Saturday, April 16, 2016

Homeless or Pain

It's late, or maybe early depending on how you look at it. I lie in bed wishing the cocktail of NSAIDs would at least take the edge off the pain in my leg and back enough that I could win the fight for sleep. But like so many nights, pain is winning out over much needed sleep.

As I try to visualize pain receding, think positive thoughts and pray for relief, my mind replays the conversation I had with a friend earlier in the day. We talked about how the Medicaid gap affects my family. Now, many hours later, I wish I had told her the most simplified version: I have to choose between homelessness or pain. I have a family. I have no choice but to live in pain.

Our mortgage lender extended us a hardship forbearance that allows us to pay a minimal amount while we struggle to get back on our feet. In exchange, we must not modify the house or let it fall into disrepair.  We must live in the house and take care of it. We also may not authorize any liens against the property. If we fail to meet these conditions, the lender will fast track foreclosure proceedings and we will lose our home.
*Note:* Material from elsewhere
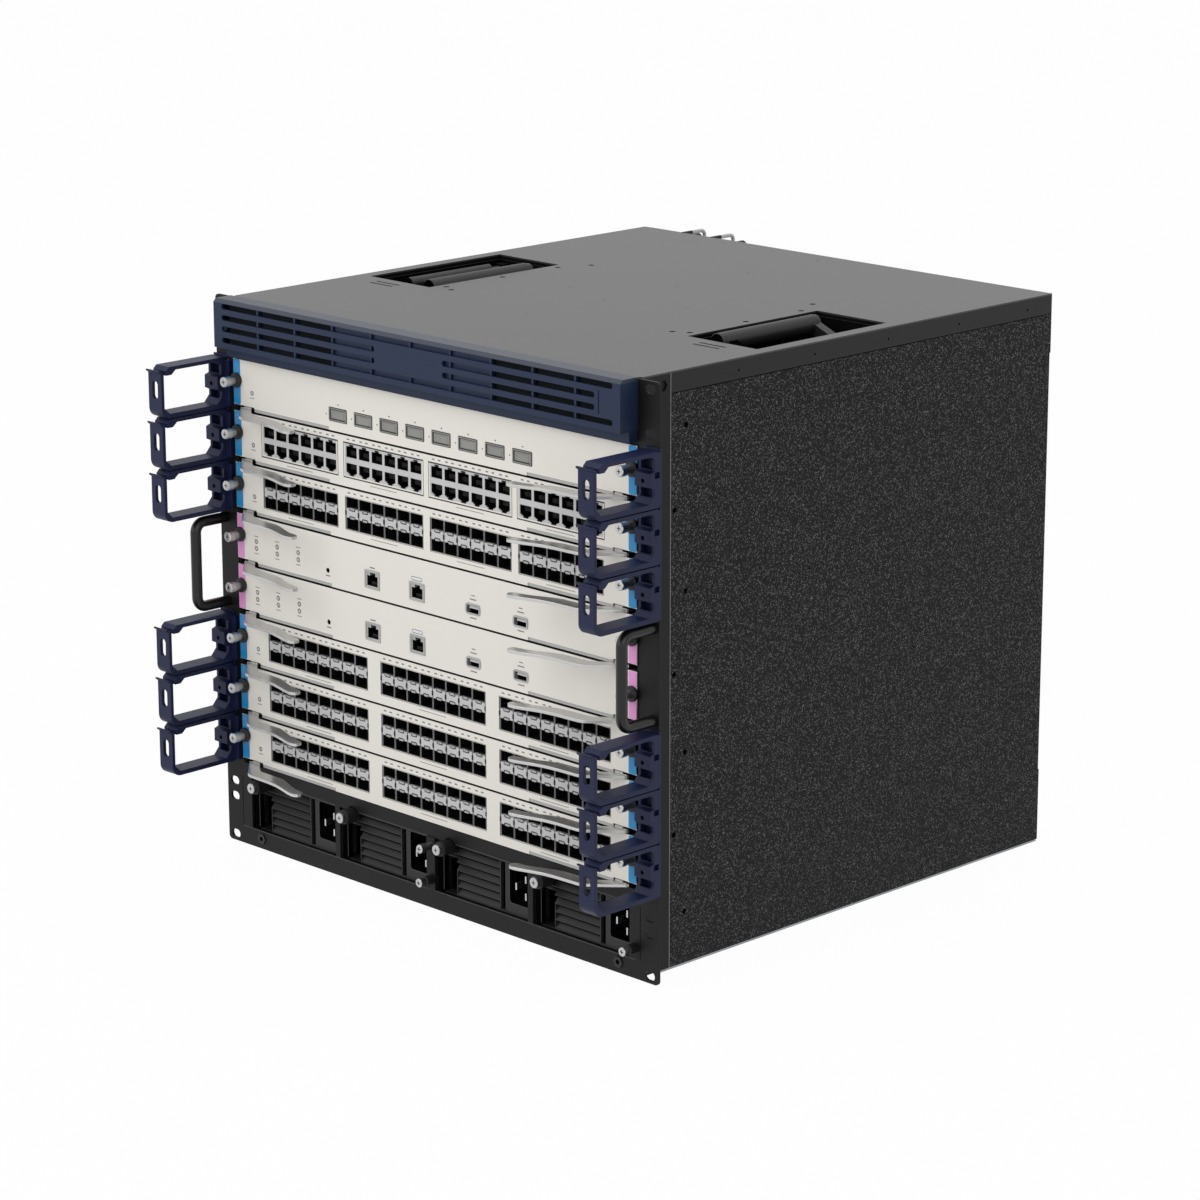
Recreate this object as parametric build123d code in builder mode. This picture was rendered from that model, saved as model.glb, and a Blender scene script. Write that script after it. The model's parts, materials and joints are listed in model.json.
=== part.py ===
"""Modular 10U chassis switch: eight horizontal card slots over a row of four power supplies.

X runs to the right seen from the front, Y to the back and Z up. The origin is the centre of the
bottom face. Depths (y) below are counted from the front face of the rack ears.
"""

import os

from build123d import *

# Overall size
UNIT = 44.45
HEIGHT = 10 * UNIT
DEPTH = 453.5
BODY_W = 442.0
EAR_W = 482.6
HOLE_PITCH = 465.1
SHEET = 1.5
GAP = 0.2
FRONT = -DEPTH / 2
SIDE = BODY_W / 2
EAR_X = EAR_W / 2
WRAP = 31.6          # depth of the plain front frame seen on the sides
FLANGE = 15.7        # height of the top cover's side flange

# Card slots
SLOTS = 8
PITCH = 41.0
SLOT_Z = 69.6        # bottom of the lowest faceplate
PLATE_H = 39.4
PLATE_X = 220.0
PLATE_Y = -1.0
PLATE_T = 1.6
NOTCH_X, NOTCH_H = 196.25, 3.5
TRAY_X = 208.0
TRAY_END = 352.0
BAY_LOW = SLOT_Z - 0.8
BAY_TOP = SLOT_Z + PITCH * (SLOTS - 1) + PLATE_H + 1.4
KNOB_X, KNOB_Z = 216.0, 22.8
PIVOT_X, PIVOT_Y = 205.0, 7.0
LEVER_T = 2.2
LEVER_Z = -0.4       # bottom of the lever over the bottom of its slot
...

The county places a lien against any real property a person possesses if she receives help to pay for medical costs through indigent services. St. Luke's, the medical system in our area, also places a lien against property if a person applies for charity aid. This information is found on both the paperwork and the websites.

So on nights like tonight when the mix of medications doesn't make a difference, I get out of bed and sit in the dark living room of my home--miserable, but not homeless.